2.15.6.1  Failure by the member to file such written request for hearing and resolution within the 15-day period shall be deemed to be consent to expulsion from membership in the Synod.

Hearing Panel

2.15.7     If the request for hearing as granted in Bylaw 2.15.6 (c) is made, the President of the Synod shall inform the Secretary of the Synod who shall initiate the formation of a Hearing Panel, such formation to be accomplished within 30 days of the request in accordance with the provisions in this bylaw.

2.15.7.1  At the time that the request for hearing is made, the President of the Synod shall forward to the Secretary of the Synod the statement of the matter and a written memorandum describing the manner in which there was compliance with the guidelines provided in Matthew 18:15–16 and “previous futile admonition” (Constitution Art. XIII), as well as all of the provisions of Bylaws 2.15.3-2.15.6.1.
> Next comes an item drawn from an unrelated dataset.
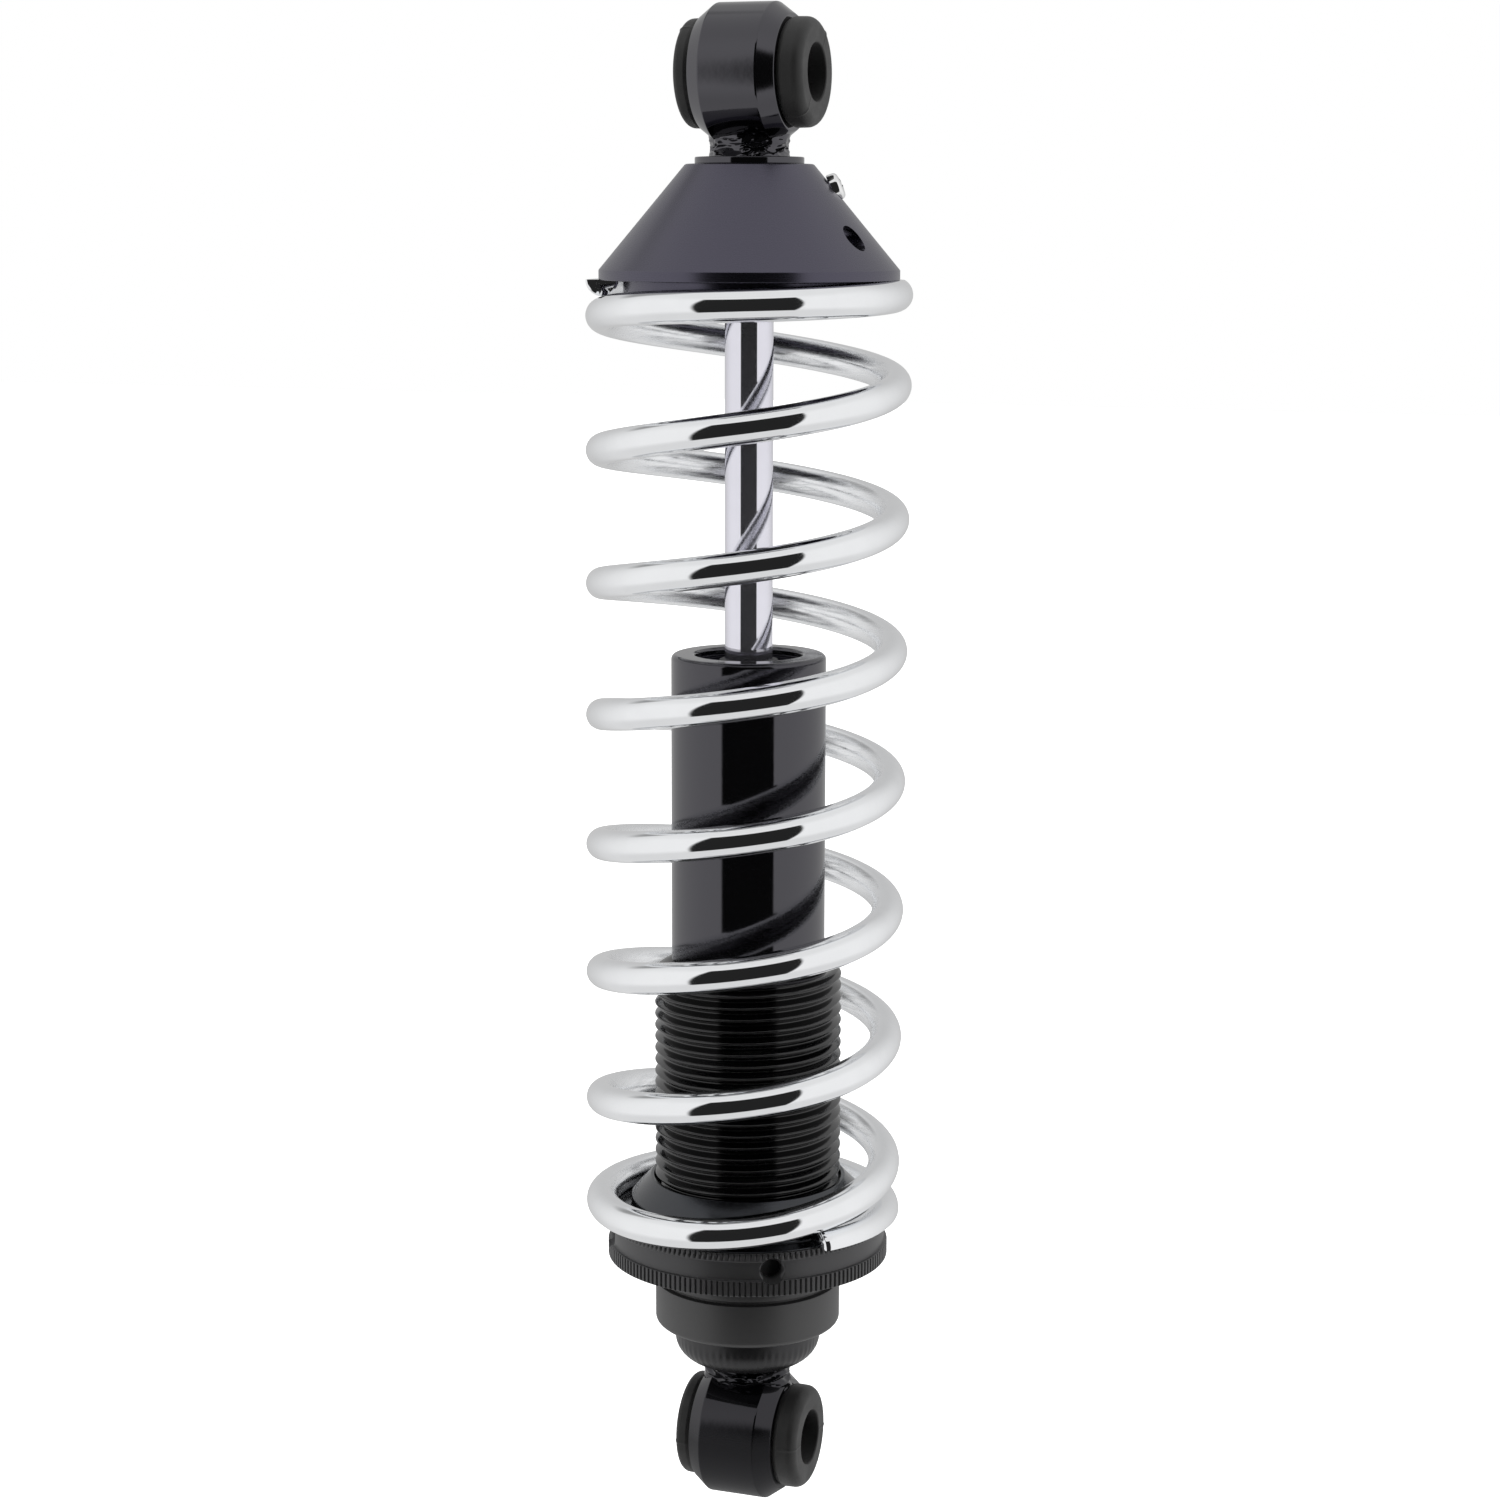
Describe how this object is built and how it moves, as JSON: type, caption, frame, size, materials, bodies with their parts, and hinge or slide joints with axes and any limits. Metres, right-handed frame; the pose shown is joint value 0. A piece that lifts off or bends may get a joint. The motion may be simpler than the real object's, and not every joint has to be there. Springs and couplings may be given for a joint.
{
  "type": "motorcycle rear shock absorber",
  "caption": "Rear shock absorber with rubber-bushed eyes, chrome coil spring, conical cap, sealed gas damper and a threaded preload collar.",
  "frame": {"origin": "centre of the lower eye's bush bore", "axes": "+Z along the damper to the upper eye, +X along the bores of both eyes"},
  "size_m": [0.0817, 0.0809, 0.3808],
  "materials": {
    "gloss_black_paint": "gloss",
    "satin_black_anodised": "satin",
    "bush_rubber": "matte",
    "spring_chrome": "polished",
    "rod_chrome": "polished",
    "bright_fastener": "polished",
    "plain_steel": "satin",
    "plain_aluminium": "satin",
    "bearing_bronze": "satin",
    "bearing_plastic": "matte"
  },
  "bodies": {
    "damper_body": {"damper_tube": "gloss_black_paint", "seal_head": "plain_aluminium", "seal_head_oring": "bush_rubber", "wiper_seal": "bush_rubber", "guide_bush": "bearing_bronze", "rod_seal": "bush_rubber", "base_cap": "gloss_black_paint", "base_cap_oring": "bush_rubber", "lower_eye": "gloss_black_paint", "lower_bush_left": "bush_rubber", "lower_bush_right": "bush_rubber", "threaded_sleeve": "gloss_black_paint", "sleeve_stop_ring": "plain_steel"},
    "rod_assembly": {"upper_eye": "gloss_black_paint", "upper_bush_left": "bush_rubber", "upper_bush_right": "bush_rubber", "upper_spring_cap": "satin_black_anodised", "cap_lock_screw": "bright_fastener", "rod_lock_nut": "plain_steel", "bump_washer": "plain_steel", "bump_stop": "bush_rubber", "piston_rod": "rod_chrome", "top_out_bumper": "bush_rubber", "piston": "plain_aluminium", "piston_band": "bearing_plastic", "compression_shims": "plain_steel", "rebound_shims": "plain_steel", "piston_nut": "plain_steel"},
    "seat_assembly": {"lower_spring_seat": "satin_black_anodised", "spring": "spring_chrome"},
    "collar": {"preload_collar": "satin_black_anodised"},
    "gas_piston": {"floating_piston": "plain_aluminium", "floating_piston_oring": "bush_rubber"}
  },
  "joints": [
    {"name": "rod_stroke", "type": "slide", "parent": "damper_body", "child": "rod_assembly", "axis": [0, 0, -1], "range_m": [0, 0.083], "stiffness_N_per_m": 15500, "springref_m": -0.005, "deforming": ["spring"]},
    {"name": "preload_lift", "type": "slide", "parent": "damper_body", "child": "seat_assembly", "axis": [0, 0, 1], "range_m": [0, 0.012]},
    {"name": "preload_turn", "type": "hinge", "parent": "seat_assembly", "child": "collar", "pos_m": [0, 0, 0.0543], "axis": [0, 0, 1], "range_deg": [0, 1440]},
    {"name": "gas_piston_slide", "type": "slide", "parent": "damper_body", "child": "gas_piston", "axis": [0, 0, -1], "range_m": [0, 0.0105]}
  ],
  "couplings": [
    {"joint": "preload_turn", "follows": "preload_lift", "rad_per_m": 2094.4},
    {"joint": "gas_piston_slide", "follows": "rod_stroke", "ratio": 0.12457}
  ]
}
2.15.7.2  A Hearing Panel consisting of two district presidents (excluding the involved district president[s]) and one reconciler who is a layperson, selected as follows, shall conduct the hearing:

(a) One district president shall be selected by the accused (a district president, if he is the accused, may not choose himself).

(b) One district president shall be selected by the President of the Synod.

(c) One reconciler who is a layperson shall be chosen by blind draw from the Synod’s roster of reconcilers, with the blind draw administered by the Secretary of the Synod and audited by witnesses.

(d) Each Hearing Panel shall be assisted by a nonvoting hearing facilitator selected according to Bylaw 2.14.2 (j).

(e) No two members of the panel nor the hearing facilitator shall be from the same district.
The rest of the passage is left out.